#### RECORDED DATA:
****************

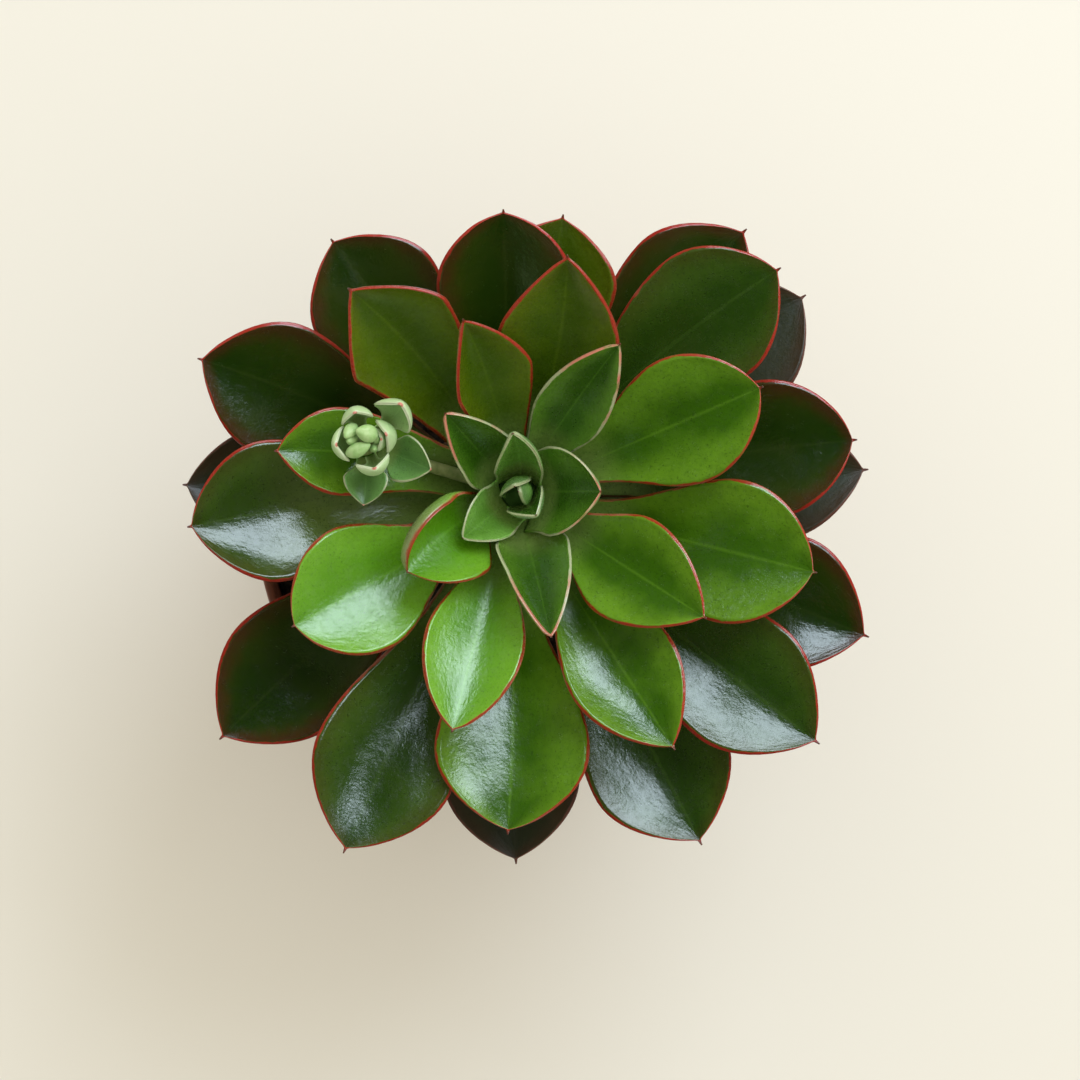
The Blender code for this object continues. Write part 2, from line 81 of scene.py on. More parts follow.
STALK_AZIMUTH = 157.0
STALK_HEIGHT = 142.2
STALK_POINTS = ((-12.0, 13.1, 146.0), (-19.5, 15.3, 149.8), (-27.0, 17.8, 153.8), (-32.0, 19.8, 157.0))
SHOOT_X = -34.3
SHOOT_Y = 20.8
SHOOT_BOTTOM = 160.0
SHOOT_TOP = 170.0
SHOOT_RADIUS = 3.6
SOIL_TOP = 103.0
DRAIN_HOLES = 6
DRAIN_RADIUS = 4.0
DRAIN_CIRCLE = 25.4

# ---- fineness of the visible pieces ----
BLADE_STEPS = 44
POINT_STEPS = 16
BLADE_COLUMNS = 26
RIM_POINTS = 3
BRACT_STEPS = 26
BRACT_COLUMNS = 16
BUD_STEPS = 24
BUD_TURNS = 40
STEM_STEPS = 90
STEM_TURNS = 48
POT_TURNS = 144
SOIL_RINGS = 34

# ---- unevenness of the real plant and its soil ----
MARGIN_WAVE = 0.5
WAVE_SIZE = 11.0
SWELL = 0.9
SWELL_SIZE = 17.0
MIDRIB_SOFTNESS = 0.16
SCAR_DEPTH = 0.35
FURROW_DEPTH = 0.09
SOIL_EDGE = 62.6
SOIL_SINK = 0.7
LUMP_HEIGHT = 1.2
GRAIN_HEIGHT = 0.5
CRUMBS = 900
CRUMB_SPREAD = 61.0
CRUMB_SEED = 7

# ---- light and camera, in metres and watts ----
WINDOW_AZIMUTH = 55.0
WINDOW_RISE = 50.0
WINDOW_DISTANCE = 1.6
WINDOW_SIZE = 0.8
WINDOW_POWER = 11.4
WINDOW_COLOUR = (0.80, 0.90, 1.0)
MIRRORED_AZIMUTH = 60.0
MIRRORED_WIDTH = 1.15
MIRRORED_HEIGHT = 0.70
MIRRORED_POWER = 18.0
MIRRORED_COLOUR = (0.74, 0.87, 1.0)
ROOM_LIGHT = 0.98
ROOM_COLOUR = (1.0, 0.94, 0.79)
FLOOR_SIZE = 3.0
FLOOR_COLOUR = (0.775, 0.76, 0.72)
CAMERA_PLACE = (0.0099, -0.0040, 0.950)
CAMERA_LENS = 104.0

# look: the finish of the leaf, one of LOOKS, where backlit and stalked also hold painted light and shade.
# wave: how strongly its margins undulate. The other fields mean what they do in the CAD model, and 13 of the
# leaves hold other values in them. Most azimuths and lengths are rounded results of a fit to the places of
# the real leaf tips, and weren't chosen by hand.
Leaf = namedtuple(
    "Leaf",
    "look wave node azimuth length half_width base widest pitch tip_pitch "
    "sweep roll curl_left curl_right end corner",
    defaults=(END_POWER, 0.0),
)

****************

#### AIM:
Set down the material above again, word for word.

#### WORKED ANSWER:
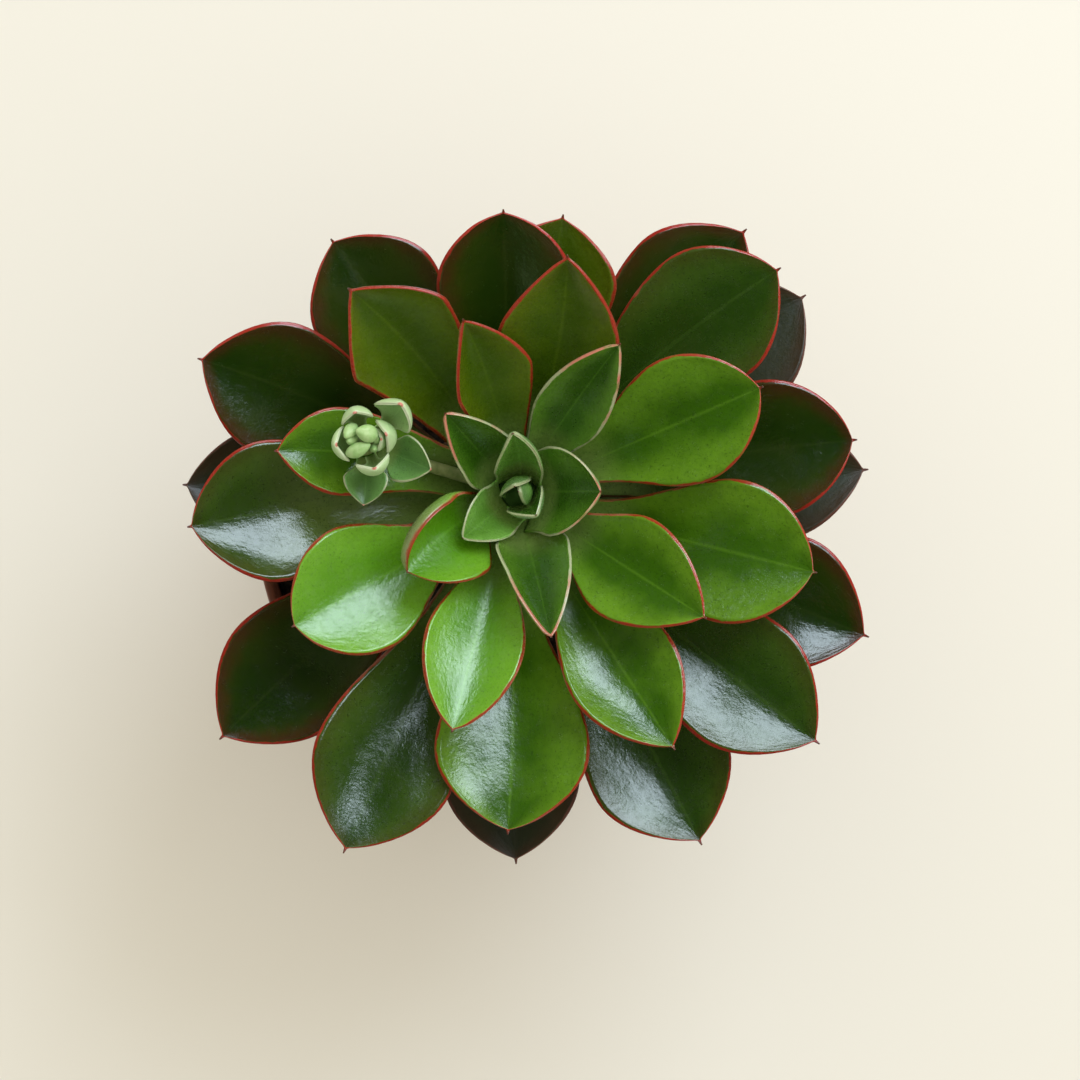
The Blender code for this object continues. Write part 2, from line 81 of scene.py on. More parts follow.
STALK_AZIMUTH = 157.0
STALK_HEIGHT = 142.2
STALK_POINTS = ((-12.0, 13.1, 146.0), (-19.5, 15.3, 149.8), (-27.0, 17.8, 153.8), (-32.0, 19.8, 157.0))
SHOOT_X = -34.3
SHOOT_Y = 20.8
SHOOT_BOTTOM = 160.0
SHOOT_TOP = 170.0
SHOOT_RADIUS = 3.6
SOIL_TOP = 103.0
DRAIN_HOLES = 6
DRAIN_RADIUS = 4.0
DRAIN_CIRCLE = 25.4

# ---- fineness of the visible pieces ----
BLADE_STEPS = 44
POINT_STEPS = 16
BLADE_COLUMNS = 26
RIM_POINTS = 3
BRACT_STEPS = 26
BRACT_COLUMNS = 16
BUD_STEPS = 24
BUD_TURNS = 40
STEM_STEPS = 90
STEM_TURNS = 48
POT_TURNS = 144
SOIL_RINGS = 34

# ---- unevenness of the real plant and its soil ----
MARGIN_WAVE = 0.5
WAVE_SIZE = 11.0
SWELL = 0.9
SWELL_SIZE = 17.0
MIDRIB_SOFTNESS = 0.16
SCAR_DEPTH = 0.35
FURROW_DEPTH = 0.09
SOIL_EDGE = 62.6
SOIL_SINK = 0.7
LUMP_HEIGHT = 1.2
GRAIN_HEIGHT = 0.5
CRUMBS = 900
CRUMB_SPREAD = 61.0
CRUMB_SEED = 7

# ---- light and camera, in metres and watts ----
WINDOW_AZIMUTH = 55.0
WINDOW_RISE = 50.0
WINDOW_DISTANCE = 1.6
WINDOW_SIZE = 0.8
WINDOW_POWER = 11.4
WINDOW_COLOUR = (0.80, 0.90, 1.0)
MIRRORED_AZIMUTH = 60.0
MIRRORED_WIDTH = 1.15
MIRRORED_HEIGHT = 0.70
MIRRORED_POWER = 18.0
MIRRORED_COLOUR = (0.74, 0.87, 1.0)
ROOM_LIGHT = 0.98
ROOM_COLOUR = (1.0, 0.94, 0.79)
FLOOR_SIZE = 3.0
FLOOR_COLOUR = (0.775, 0.76, 0.72)
CAMERA_PLACE = (0.0099, -0.0040, 0.950)
CAMERA_LENS = 104.0

# look: the finish of the leaf, one of LOOKS, where backlit and stalked also hold painted light and shade.
# wave: how strongly its margins undulate. The other fields mean what they do in the CAD model, and 13 of the
# leaves hold other values in them. Most azimuths and lengths are rounded results of a fit to the places of
# the real leaf tips, and weren't chosen by hand.
Leaf = namedtuple(
    "Leaf",
    "look wave node azimuth length half_width base widest pitch tip_pitch "
    "sweep roll curl_left curl_right end corner",
    defaults=(END_POWER, 0.0),
)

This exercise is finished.